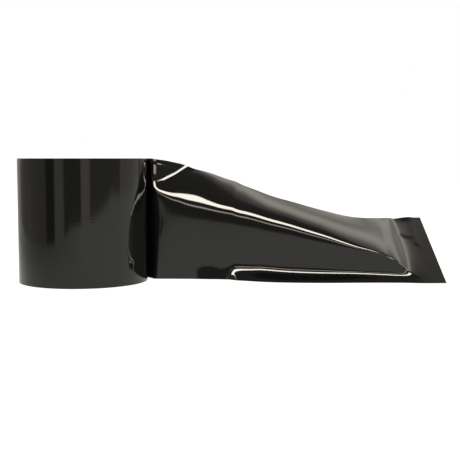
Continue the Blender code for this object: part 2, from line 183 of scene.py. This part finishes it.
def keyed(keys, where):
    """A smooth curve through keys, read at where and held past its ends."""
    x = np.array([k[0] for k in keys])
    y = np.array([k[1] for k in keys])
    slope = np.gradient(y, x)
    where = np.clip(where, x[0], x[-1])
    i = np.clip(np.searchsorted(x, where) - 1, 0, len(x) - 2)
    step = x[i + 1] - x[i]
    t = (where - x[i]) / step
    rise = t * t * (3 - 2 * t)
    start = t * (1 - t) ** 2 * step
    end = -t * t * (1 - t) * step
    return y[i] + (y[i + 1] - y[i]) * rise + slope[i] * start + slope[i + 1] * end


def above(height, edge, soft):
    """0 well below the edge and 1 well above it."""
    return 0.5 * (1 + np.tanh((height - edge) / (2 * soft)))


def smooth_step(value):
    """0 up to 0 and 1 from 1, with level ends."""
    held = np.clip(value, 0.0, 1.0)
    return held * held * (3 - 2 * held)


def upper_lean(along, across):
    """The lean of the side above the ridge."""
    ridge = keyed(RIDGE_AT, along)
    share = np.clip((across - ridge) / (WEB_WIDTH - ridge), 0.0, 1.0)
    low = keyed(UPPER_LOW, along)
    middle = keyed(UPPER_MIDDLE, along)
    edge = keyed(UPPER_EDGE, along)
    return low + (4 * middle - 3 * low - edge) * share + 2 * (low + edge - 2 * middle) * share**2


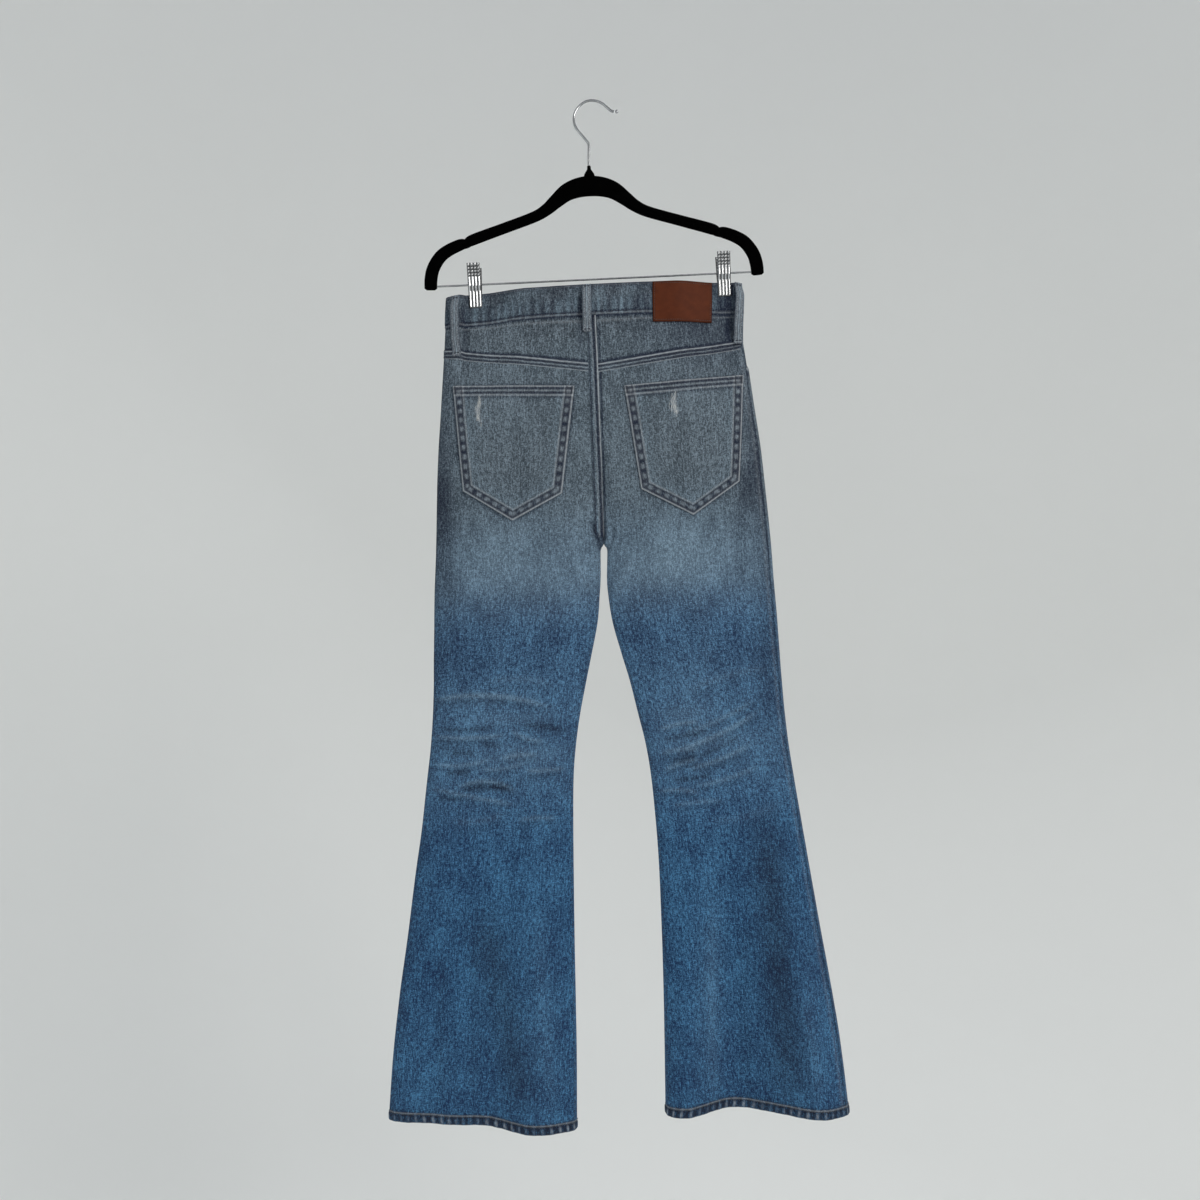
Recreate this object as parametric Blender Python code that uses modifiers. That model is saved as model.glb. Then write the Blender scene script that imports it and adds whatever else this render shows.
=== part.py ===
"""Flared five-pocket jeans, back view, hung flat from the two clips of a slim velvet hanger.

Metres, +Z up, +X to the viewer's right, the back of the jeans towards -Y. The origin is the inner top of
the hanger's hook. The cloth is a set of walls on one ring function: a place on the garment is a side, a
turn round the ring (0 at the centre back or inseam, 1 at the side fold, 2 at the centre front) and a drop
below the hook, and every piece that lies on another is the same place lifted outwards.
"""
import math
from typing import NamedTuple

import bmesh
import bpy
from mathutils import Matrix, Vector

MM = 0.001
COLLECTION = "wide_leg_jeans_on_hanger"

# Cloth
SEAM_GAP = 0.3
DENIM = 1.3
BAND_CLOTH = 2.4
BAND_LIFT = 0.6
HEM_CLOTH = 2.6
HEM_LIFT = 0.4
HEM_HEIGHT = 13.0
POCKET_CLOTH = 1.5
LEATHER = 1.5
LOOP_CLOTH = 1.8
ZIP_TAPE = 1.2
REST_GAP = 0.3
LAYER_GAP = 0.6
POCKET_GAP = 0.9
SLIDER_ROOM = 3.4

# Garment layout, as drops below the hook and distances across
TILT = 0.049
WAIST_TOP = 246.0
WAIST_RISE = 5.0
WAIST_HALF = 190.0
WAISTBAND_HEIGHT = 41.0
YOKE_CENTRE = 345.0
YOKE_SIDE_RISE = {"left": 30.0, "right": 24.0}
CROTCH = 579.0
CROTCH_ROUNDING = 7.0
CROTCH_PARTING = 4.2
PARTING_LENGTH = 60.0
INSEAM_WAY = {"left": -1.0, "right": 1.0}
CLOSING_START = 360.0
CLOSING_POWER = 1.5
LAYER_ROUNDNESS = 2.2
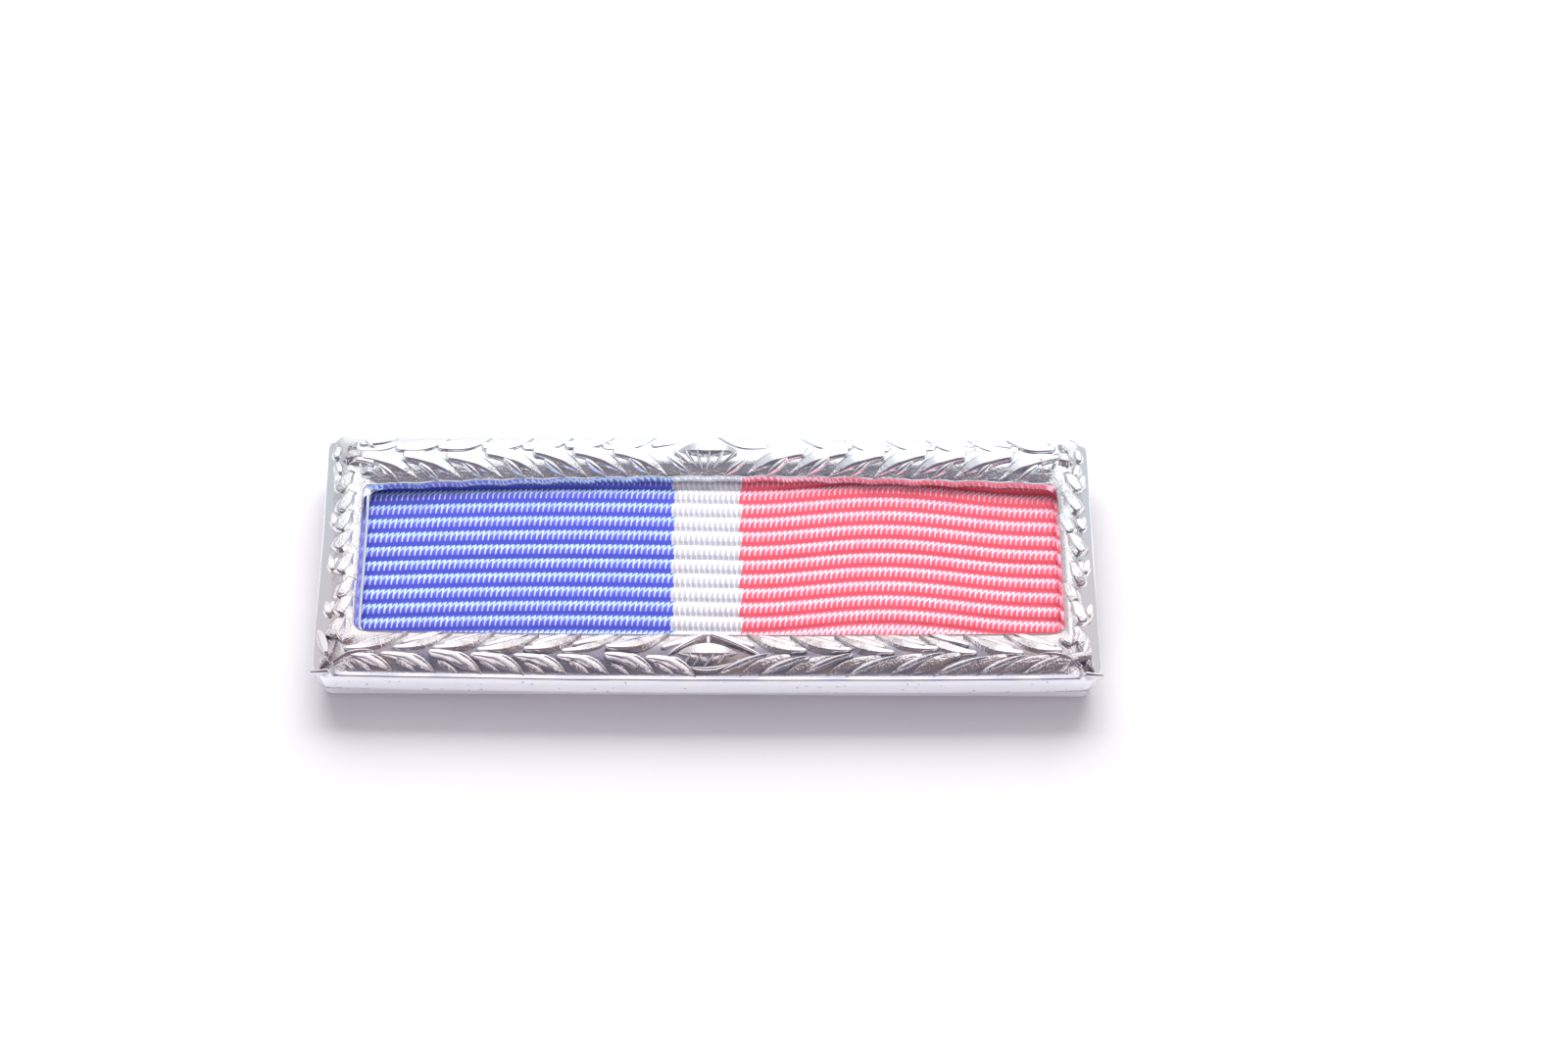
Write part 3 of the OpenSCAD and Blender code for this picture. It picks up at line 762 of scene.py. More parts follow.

===============

# [WHAT TO WORK ON]
Taking the records above, retype every line from the one with "Recreate this object" down to the one with "slim velvet hanger.", exactly and with nothing else.

# [FINISHED EXERCISE]
Recreate this object as parametric Blender Python code that uses modifiers. That model is saved as model.glb. Then write the Blender scene script that imports it and adds whatever else this render shows.
=== part.py ===
"""Flared five-pocket jeans, back view, hung flat from the two clips of a slim velvet hanger.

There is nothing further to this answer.